The Lebanese government ordered the army to "insure respect" for the Blue Line, the U.N.-demarcated border between Lebanon and Israel, and "apply the existing laws with regard to any weapons outside the authority of the Lebanese state."
That provision does not require Hezbollah to give up its arms, but rather directs them to keep them off the streets.
That's the opposite of what the U.N. resolution calls on them to do, says Pizzey.
Israeli Foreign Ministry spokesman Mark Regev said Israel is keeping its commitments in the U.N. cease-fire resolution and expects Lebanon to do the same.
"That resolution clearly calls for the creation of a Hezbollah-free zone south of the Litani River, and anything less would mean that the resolution is not being implemented," he said.
Hezbollah's top official in south Lebanon issued the strongest indication yet that the guerrillas would not disarm in the region or withdraw, but rather melt into the local population and hide their weapons.
Hariri, the son of slain former Prime Minister Rafik Hariri, a top U.S. ally, was responding to a speech Tuesday by the Syrian leader in which he accused Lebanon's anti-Syrian groups of allying themselves with Israel, which bombarded Lebanon for 34 days.
"The speech was an incitement for sedition in Lebanon. The Syrian president has hurt his position, Syria's and Lebanon's," he said in his speech to supporters.

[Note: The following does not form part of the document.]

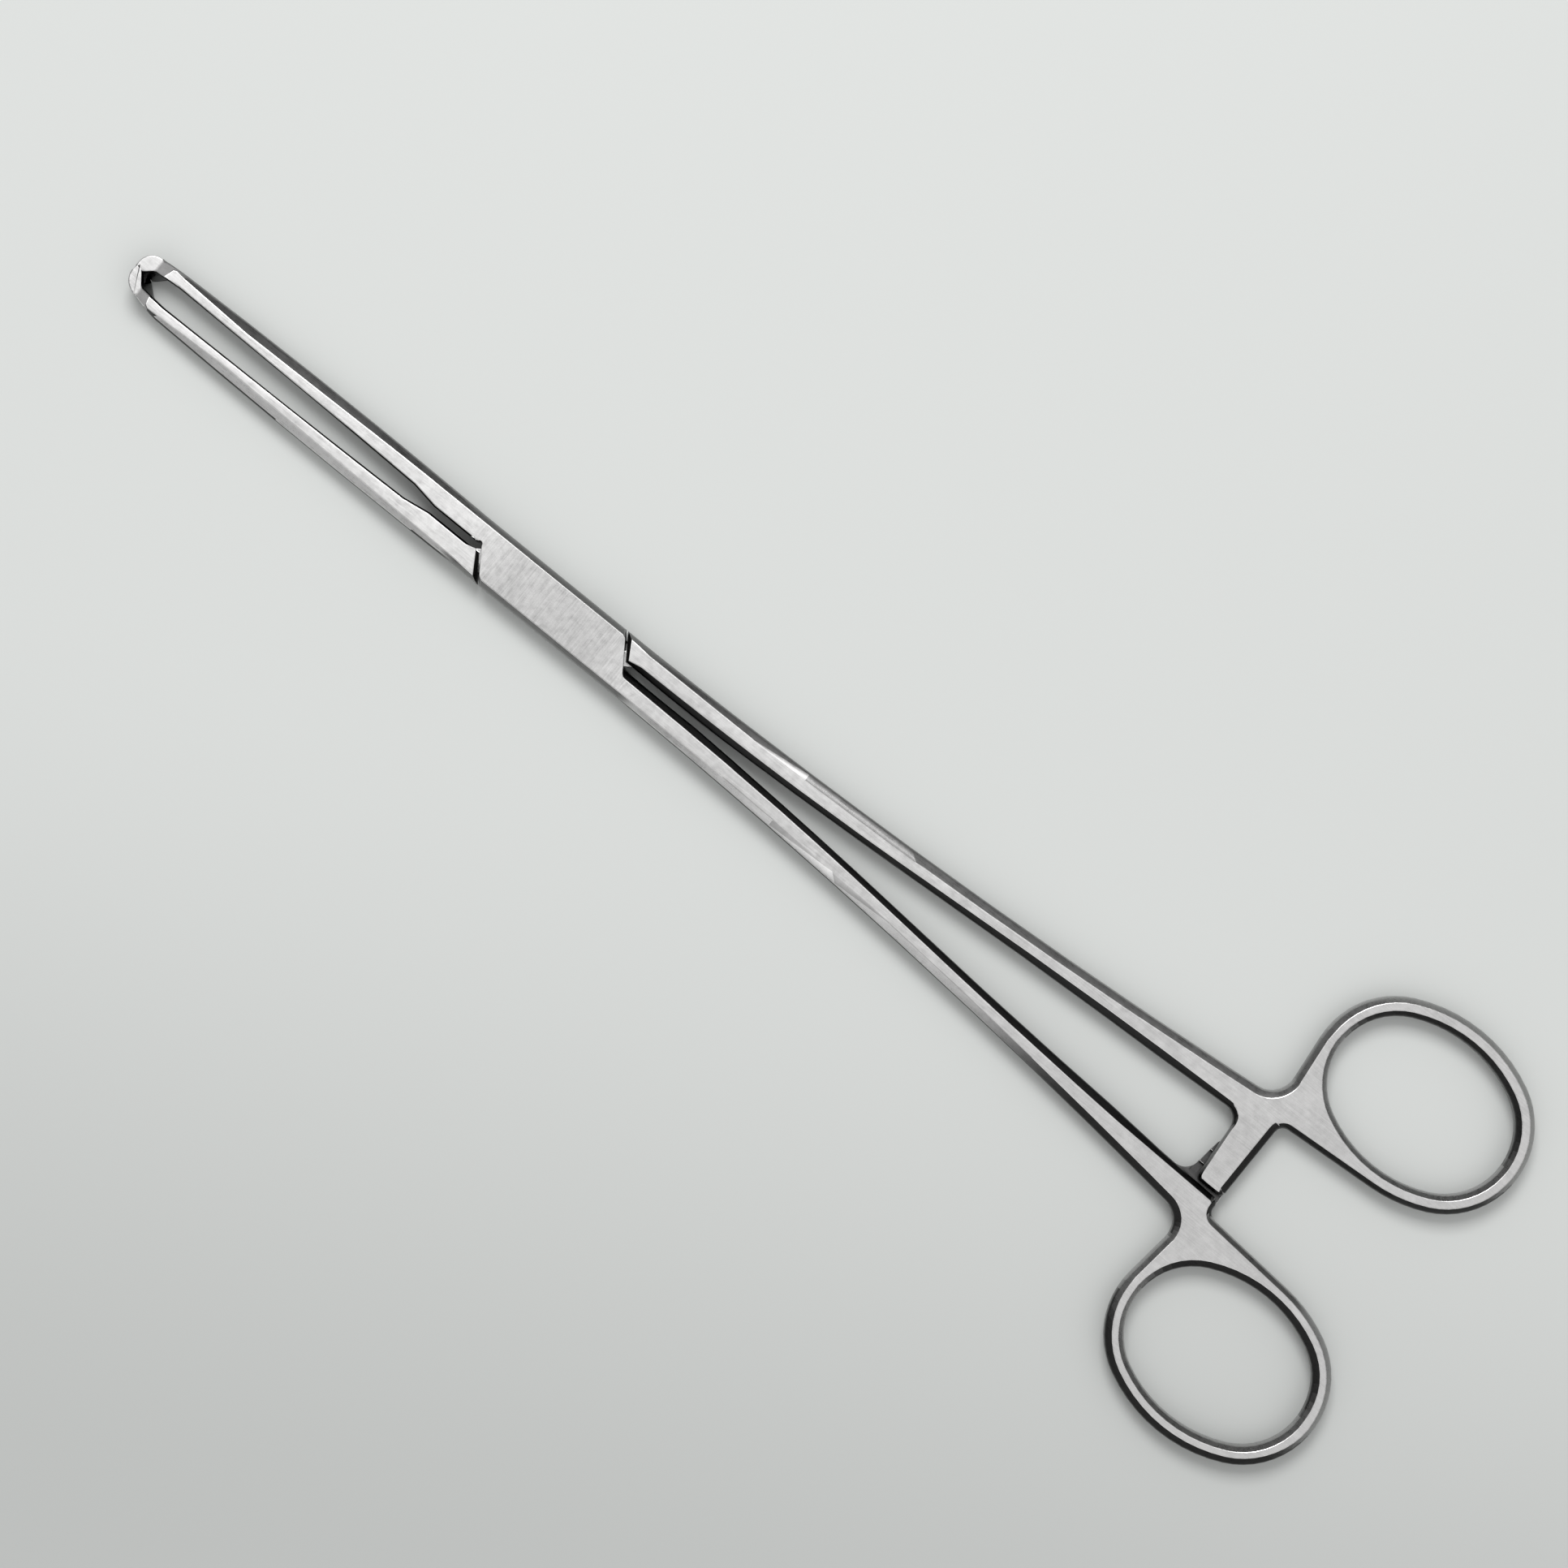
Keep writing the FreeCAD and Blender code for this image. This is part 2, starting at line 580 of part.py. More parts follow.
def tip_teeth(body, side):
    """Row of teeth along Z on the meeting face of one tip."""
    count = int(size("tip_teeth").number)
    pitch = size("box_thickness") / size("tip_teeth")
    face, reach = side * CONTACT_HALF, size("tip_reach")
    start = as_size(0) if side > 0 else -pitch / 2
    outline = Outline(body, "ToothOutline", role="YZ_Plane", height=reach)
    outline.corner(-face, start)
    outline.corner(-face + side * size("tooth_depth"), start + pitch / 2)
    outline.corner(-face, start + pitch)
    outline.corner(-face - side * size("tooth_gap"), start + pitch)
    outline.corner(-face - side * size("tooth_gap"), start)
    groove = pocket(body, "ToothGroove", outline.close(), 2 * size("nib_throat"))
    pattern = body.newObject("PartDesign::LinearPattern", "ToothRow")
    pattern.Originals = [groove]
    pattern.Direction = (origin_feature(body, "Z_Axis"), [""])
    pattern.Occurrences = count if side > 0 else count + 1
    spread = pitch * (pattern.Occurrences - 1)
    pattern.setExpression("Length", spread.text)
    body.Tip = pattern


def ratchet_teeth(body, side, width, reach):
    """Row of saw teeth across one ratchet leg, on the face that meets the other leg."""
    pitch, proud = size("ratchet_pitch"), side * size("ratchet_gap") / 4
    crest = MIDDLE - side * size("ratchet_gap") / 2
    floor = crest - side * size("ratchet_depth")
    start = -side * reach
    outline = Outline(body, "SawOutline", role="YZ_Plane", height=LEG_REAR + width / 2)
    outline.corner(start, crest + proud)
    outline.corner(start, floor)
    outline.corner(start + side * pitch, crest + proud)
    groove = pocket(body, "SawGroove", outline.close(), width + size("ratchet_gap"))
    row = body.newObject("PartDesign::LinearPattern", "SawRow")
    row.Originals = [groove]
    row.Direction = (origin_feature(body, "Y_Axis"), [""])
    row.Reversed = side < 0
    row.Occurrences = int(size("ratchet_teeth").number)
    row.setExpression("Length", (pitch * (row.Occurrences - 1)).text)
    body.Tip = row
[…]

The United States has accused Syria of meddling in Lebanese affairs, and the U.N. Security Council has demanded Syria stop interfering.
Praising the Lebanese army for moving into south Lebanon, Hariri said "the history of Israel is a black history, a hateful one, of destruction ... Israeli attacks can destroy Lebanon (physically) but will not touch Lebanese unity."
Regev, when asked about the Hariri speech, said: "Too often in the Arab world, people think that political legitimacy is attained by bashing Israel."
Meanwhile, the Lebanese death toll from the conflict continued to rise, as rescue workers pulled more bodies from the rubble of buildings destroyed by Israeli forces. Two Lebanese farmers were killed Thursday when one of them stepped on a land mine in a banana plantation in south Lebanon, security officials said.